Solution: Use taskset to bind CPU cores; refactor the program to be multi-threaded.
Memory Bottleneck Positioning
Combination Analysis:
- free -h: check memory overview
- cat /proc/meminfo: detailed memory information
- slabtop: kernel memory usage
Pitfalls to Avoid: Free showing little remaining ≠ insufficient memory (Linux caches free memory).
Correct Judgment: Available memory = free + buffers + cache; sar -r 1 to check memory trends; sar -w 1 to check swap trends (frequent swap triggers indicate insufficient memory).
Optimization Techniques:
- Adjust swappiness (recommended to set below 10): echo 10 > /proc/sys/vm/swappiness
- Clear cache (use with caution): sync && echo 3 > /proc/sys/vm/drop_caches
- Large page memory optimization: echo 2048 > /proc/sys/vm/nr_hugepage
I/O Bottleneck Positioning
Analysis Tools:
- iostat -x 1: disk I/O statistics
- blktrace: I/O tracing tool
Key Metric Interpretation:
- %util: sustained 100% disk usage → disk saturation
- await: average wait time exceeding 10ms needs attention
- r_await/w_await: read/write latency, to determine if it’s a read/write issue
Real case: MySQL server %util at 50% but await at 200ms → large number of random small I/Os causing issues → adjusted innodb_flush_method + increased SSD cache.
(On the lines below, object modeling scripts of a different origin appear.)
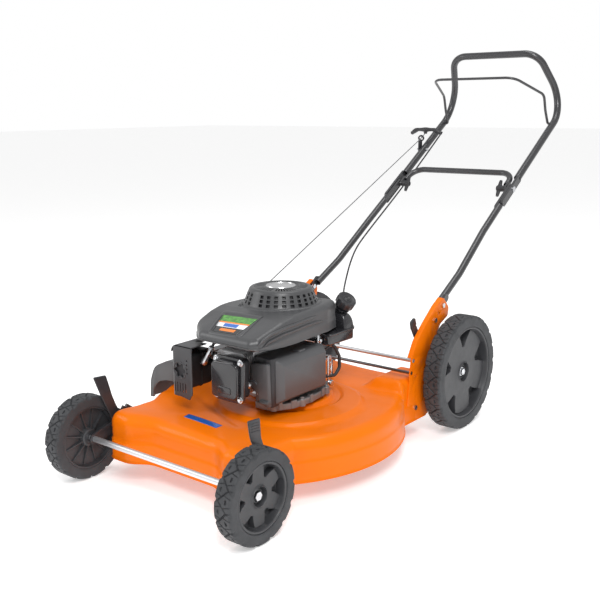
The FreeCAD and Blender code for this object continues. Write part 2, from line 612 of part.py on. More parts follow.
sheet = prism_xz(hood + offset_line(hood, -3.0)[::-1], 247, 497)
if sheet.BoundBox.XMin < -316.5 or sheet.BoundBox.ZMax > 233.5:
    sheet = prism_xz(hood + offset_line(hood, 3.0)[::-1], 247, 497)
cheek = prism_xz(hood + mouth, 247, 254)
cheek2 = cheek.copy()
cheek2.translate(V(0, 243, 0))
eyes = []
for y in (268, 462):
    eyes += [Part.makeCylinder(6.0, 14, V(HX, y, HZ), V(0, 1, 0)), box(HX - 4, HX + 4, y, y + 14, HZ, 231)]
flap = fuse([sheet, cheek, cheek2] + eyes).cut(Part.makeCylinder(3.15, 232, V(HX, 256, HZ), V(0, 1, 0)))
put("discharge_deflector", flap)
put("deflector_hinge_pin", Part.makeCylinder(3.0, 234, V(HX, 255, HZ), V(0, 1, 0)))
lug = box(HX - 6, HX + 6, 256, 264, 140, HZ + 6).cut(Part.makeCylinder(3.0, 20, V(HX, 250, HZ), V(0, 1, 0)))
lugs = [lug]
l2 = lugs[0].copy()
l2.translate(V(0, 224, 0))
fixlug = [l.cut(outer).cut(Part.makeCone(178, 160, 10, V(CX, CY, DECK_Z1 - 1))) for l in (lugs[0], l2)]
put("deck_shell", fuse([nodes["deck_shell"]] + [max(l.Solids, key=lambda q: q.Volume) for l in fixlug]))

# ---------------------------------------------------------------- starter rope and stop cable (soft)
ROPE_END = (GXC + 0.8, GY - 3.7, GZ - 1.4)
ROPE_START = (CX - 84.5, CY + 12.0, 405.0)
put("starter_rope", tube([ROPE_START, ROPE_END], [], 1.75))
CAB = [(-184.5, 1500.0, 768.0), (-184.5, 1345.0, 658.8), (-184.5, 1202.0, 566.7), (-181.5, 1040.0, 470.0), (-181.5, 985.0, 432.0),
       (-168.0, 935.0, 394.0), (-142.0, 880.0, 362.0), (-108.0, 822.0, 345.0), (-70.0, 764.0, 336.0),
       (-30.0, 706.0, 330.0), (8.0, 652.0, 322.0), (40.0, 604.0, 306.0), (62.0, 566.0, 280.0), (76.0, 524.0, 272.0),
       (86.0, 484.0, 268.0), (90.0, 456.0, 268.0)]


def auto_radii(pts):
    out = []
    for i in range(1, len(pts) - 1):
        a, b, c = V(*pts[i - 1]), V(*pts[i]), V(*pts[i + 1])
        ang = (b - a).getAngle(c - b)
        out.append(0.45 * min((b - a).Length, (c - b).Length) / math.tan(ang / 2))
    print("cable radii", [round(r) for r in out])
    return out


nodes_cable = tube(CAB, auto_radii(CAB), 2.5)
put("stop_cable", nodes_cable)

# ---------------------------------------------------------------- write out, origin at bottom centre
bb = FreeCAD.BoundBox()
for s in nodes.values():
    bb.add(s.optimalBoundingBox(False, False))
shift = V(-(bb.XMin + bb.XMax) / 2, -(bb.YMin + bb.YMax) / 2, 0)
print("box", [round(v, 2) for v in (bb.XMin, bb.XMax, bb.YMin, bb.YMax, bb.ZMin, bb.ZMax)])
print("SHIFT", round(shift.x, 3), round(shift.y, 3))
print("nodes", len(nodes))
for name, s in nodes.items():
    s.translate(shift)
    if not s.isValid():
        print("INVALID", name)
    if not s.Solids:
        print("NO SOLID", name)
    s.exportStep("parts/%s.step" % name)
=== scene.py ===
import math
import bpy
import bmesh
import numpy as np
from mathutils import Matrix, Vector


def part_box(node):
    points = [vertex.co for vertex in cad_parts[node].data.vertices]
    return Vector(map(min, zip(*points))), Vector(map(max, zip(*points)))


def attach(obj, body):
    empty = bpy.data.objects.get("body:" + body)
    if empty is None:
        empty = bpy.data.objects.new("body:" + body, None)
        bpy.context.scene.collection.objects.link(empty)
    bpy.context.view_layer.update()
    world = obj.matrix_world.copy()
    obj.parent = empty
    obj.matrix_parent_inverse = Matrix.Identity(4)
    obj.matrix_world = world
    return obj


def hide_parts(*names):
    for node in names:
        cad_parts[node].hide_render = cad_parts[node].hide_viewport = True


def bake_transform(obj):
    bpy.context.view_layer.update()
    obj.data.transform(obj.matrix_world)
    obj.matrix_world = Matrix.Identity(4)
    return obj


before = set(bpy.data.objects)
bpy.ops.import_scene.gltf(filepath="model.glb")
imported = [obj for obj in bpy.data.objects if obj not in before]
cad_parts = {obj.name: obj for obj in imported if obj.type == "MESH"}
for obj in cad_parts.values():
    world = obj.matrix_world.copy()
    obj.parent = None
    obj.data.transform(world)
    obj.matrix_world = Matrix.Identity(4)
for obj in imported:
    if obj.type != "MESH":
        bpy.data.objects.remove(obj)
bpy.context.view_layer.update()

# Design millimetres (X left, Y rearwards, Z up, zero under the front axle) to the row frame in metres.
_lo, _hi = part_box("crankshaft")
OX = (_lo[0] + _hi[0]) / 2 - 0.008
OY = (_lo[1] + _hi[1]) / 2 - 0.405
OFF = np.array([OX, OY, 0.0])
CX, CY = 8.0, 405.0
pi = math.pi


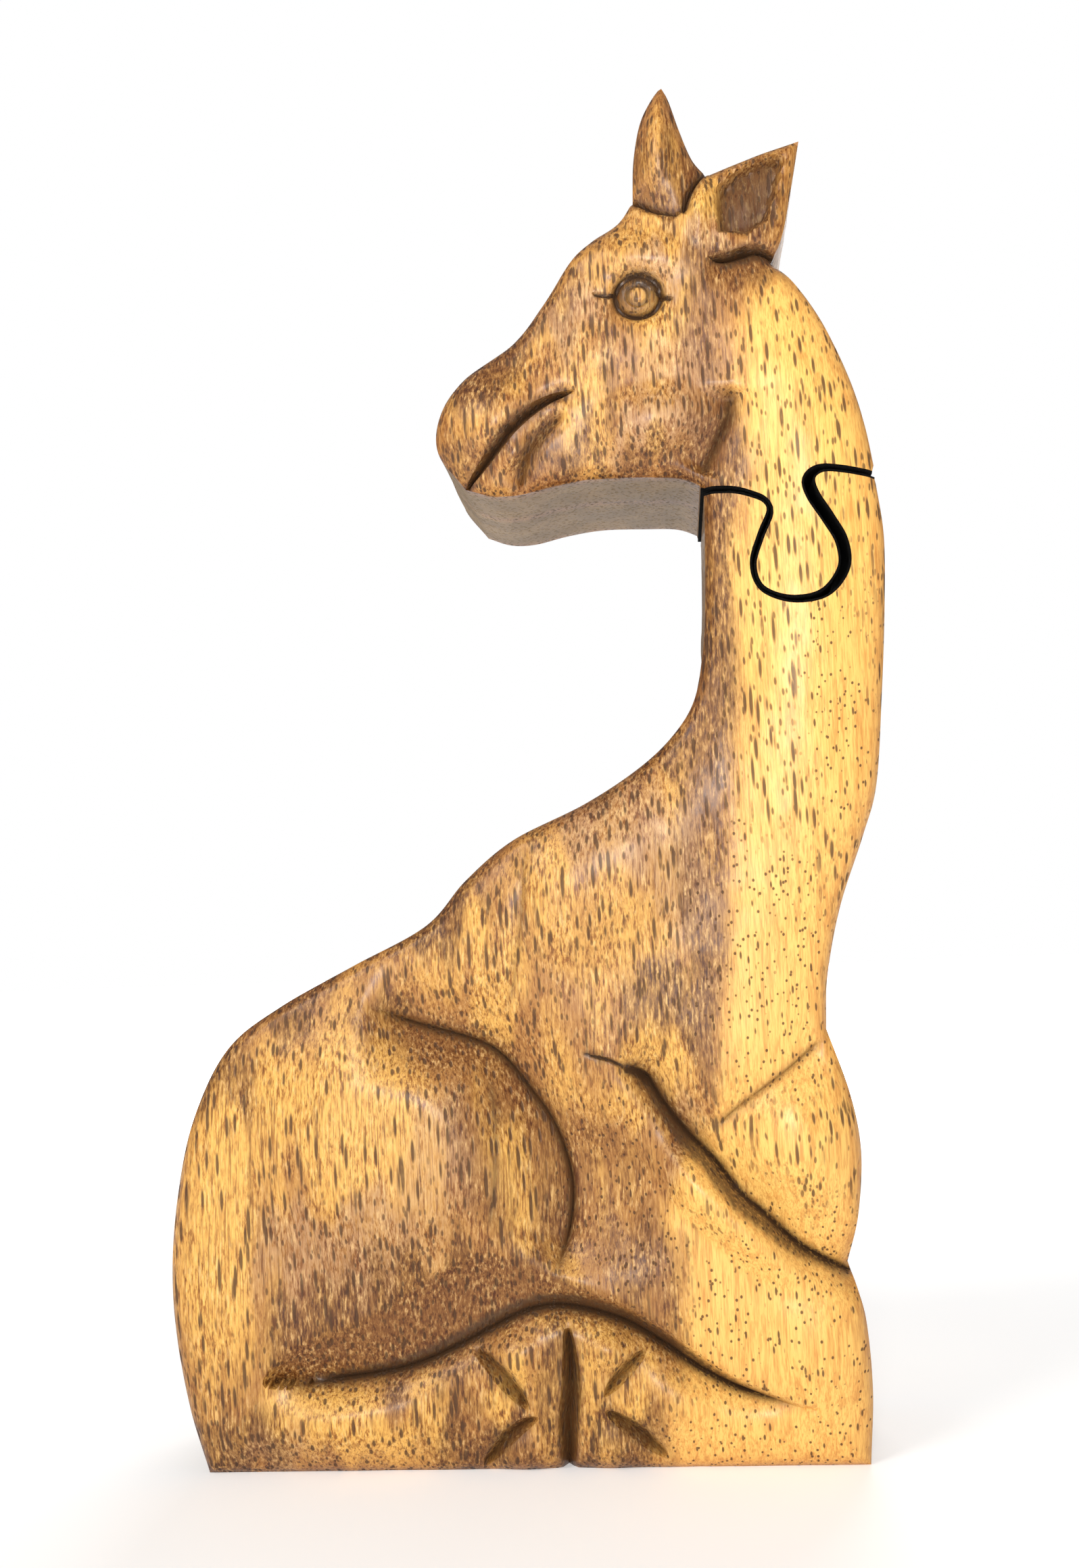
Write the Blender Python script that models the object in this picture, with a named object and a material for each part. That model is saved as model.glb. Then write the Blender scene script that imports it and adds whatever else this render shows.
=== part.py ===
"""Wooden puzzle box carved as a seated giraffe.

A thick board is sawn to the giraffe's outline. A saw cut with a round lobe frees the head, which
slides out forwards and unlocks the box. The body is split into a carved front half and a plain back
half. The two halves line up on dowel pegs and close over a flock-lined compartment.

Frame: origin under the middle of the base, +Z up, the carved face towards -Y, +X to the right of
the carved face. Sizes below are in millimetres; meshes are written in metres.
"""
import math

import bmesh
import bpy
import numpy as np
from mathutils import Vector
from mathutils.geometry import delaunay_2d_cdt

MM = 0.001

# Driving dimensions
THICKNESS = 38.0
FRONT_Y = -THICKNESS / 2
BACK_Y = THICKNESS / 2
SPLIT_Y = 0.0            # the plane that parts the front half from the back half
SPLIT_GAP = 0.3          # between the two halves
KERF = 1.5               # width of the saw cut round the head's lobe
HEAD_REST = (-0.5, -0.3)  # the loose head settles to one side of its socket
FLOCK = 0.25             # thickness of the flock in the saw cut
FLOCK_GAP = 0.05         # between the flock and the wood behind it
FLOCK_INSET = 0.6        # the flock stops this far short of the front and back faces
LINING = 0.6             # thickness of the compartment's lining
LINING_GAP = 0.1         # between the lining and the wood behind it

# Compartment: an oval pocket in both halves
POCKET_CENTRE = (-14.0, 38.0)
POCKET_RADII = (26.0, 17.0)
POCKET_BACK_DEPTH = 13.0
POCKET_FRONT_DEPTH = 7.0
POCKET_SEGMENTS = 40

# Dowel pegs: glued into the back half, a loose fit in the front half
PEG_RADIUS = 2.7
PEG_HOLE_RADIUS = 3.0
PEG_DEPTH_BACK = 10.0
PEG_DEPTH_FRONT = 7.0
PEG_HOLE_SPARE = 0.5
PEG_TIP_BEVEL = 0.6
PEG_SEGMENTS = 24
CUTTER_LEAD = 1.0        # a cutter starts this far outside the wood
PEGS = {"peg_upper": (40.0, 104.0), "peg_lower": (27.0, 22.0)}

# Carving
EDGE_DROP = 4.0          # how far the front rolls back at the outline
EDGE_REACH = 9.0
FEET_SETBACK = 2.0       # the feet lie behind the haunch and the foreleg
FEET_TOP = 22.0
GRID = 3.6               # spacing of the carved face's points
OUTLINE_STEP = 2.6       # spacing of the points along an outline
CREASE_STEP = 2.0        # spacing of the points along a crease

# Middle of the saw cut that frees the head, from the throat to the nape
CUT = [(28.2, 140.3), (30.4, 140.2), (33.1, 139.8), (35.5, 138.9), (37.2, 137.8), (37.8, 136.0),
       (36.3, 132.6), (35.0, 128.4), (36.2, 124.7), (40.3, 122.8), (45.0, 123.5), (48.0, 127.2),
       (47.9, 131.1), (46.2, 134.4), (44.0, 138.2), (43.6, 140.6), (45.4, 141.9), (49.0, 141.8),
       (53.3, 141.3)]

# Outline of the body, in smooth stretches that meet at corners
THROAT_TO_RUMP = [(28.2, 139.5), (28.0, 132.4), (27.6, 123.3), (27.0, 116.5), (25.3, 109.0),
                  (21.8, 103.8), (16.5, 99.2), (8.6, 94.4), (-2.0, 89.6), (-9.2, 84.0),
                  (-15.3, 77.6), (-26.3, 72.1), (-37.1, 66.6), (-44.9, 61.0), (-49.9, 52.3),
                  (-52.5, 43.0), (-54.0, 31.0), (-53.7, 20.7), (-52.0, 9.3), (-49.4, 0.0)]
BASE = [(-49.4, 0.0), (45.2, 0.0)]
KNEE_TO_HOOF = [(45.2, 0.0), (45.9, 10.0), (45.5, 19.5), (44.5, 24.4), (43.5, 27.8)]
CHEST_TO_KNEE = [(43.5, 27.8), (45.2, 35.0), (46.0, 43.5), (44.9, 51.5), (42.0, 60.8)]
NAPE_TO_CHEST = [(42.0, 60.8), (42.6, 68.5), (44.9, 78.2), (48.6, 88.0), (51.0, 95.5),
                 (52.5, 108.5), (53.6, 121.0), (54.1, 132.0), (53.3, 140.6)]

# Outline of the head
NECK_TO_EAR = [(53.3, 142.0), (52.2, 149.0), (50.2, 156.6), (46.6, 165.4), (42.9, 171.4),
               (39.8, 174.9)]
EAR_BACK = [(39.8, 174.9), (41.6, 178.6), (43.0, 184.5), (44.8, 193.2)]
EAR_TOP = [(44.8, 193.2), (38.4, 191.4), (31.3, 189.0)]
FAR_EAR_INNER = [(31.3, 189.0), (28.8, 191.4), (27.0, 196.2), (24.4, 203.2)]
FAR_EAR_OUTER = [(24.4, 203.2), (21.2, 197.4), (19.8, 191.0), (19.5, 185.5)]
BROW_TO_MOUTH = [(19.5, 185.5), (17.2, 182.3), (13.0, 179.6), (9.6, 176.6), (5.4, 170.4),
                 (0.6, 164.6), (-7.0, 159.5), (-10.8, 154.2), (-11.3, 148.4), (-7.4, 142.8)]
JAW = [(-7.4, 142.8), (-3.6, 141.4), (0.6, 141.3), (6.0, 142.4), (12.0, 143.1), (19.0, 142.9),
       (24.5, 142.5), (28.2, 141.0)]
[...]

Step Three: Comprehensive Tuning
Systematic solutions.
Core Parameter Optimization Checklist:
- Network optimization (high concurrency scenarios): adjust net.ipv4.tcp_max_syn_backlog and other kernel parameters
- File system optimization: set soft nofile / hard nofile (number of file handles)
Experience Sharing
My tuning toolbox.
- 1Establishing Performance Baselines: Use sar to establish a 7×24 hour performance baseline (/usr/lib64/sa/sa1 1 1 collects data every minute, sa2 -A generates daily reports)
- 2Automated Alert Scripts: Monitor load average, automatically collect top / iostat data when thresholds are exceeded
- 3Stress Testing and Validation: Use stress (CPU/memory stress testing), fio (I/O stress testing) to validate tuning effects
Trends and Extensions
The future of performance tuning.
- 1eBPF: A revolution in performance analysis: achieving finer-grained performance monitoring without modifying code (e.g., bpf_trace to trace system call latency)
- 2Intelligent Operations: Combining machine learning for performance prediction, automatic tuning, and root cause analysis of anomalies
- 3Challenges in Cloud-Native Environments: New dimensions such as container resource limits, container network performance, and K8s scheduling optimization
Conclusion
Continuous optimization, never-ending.
Performance tuning is not a one-time task, but a cycle of “establishing monitoring → setting baselines → continuous optimization → validating effects”.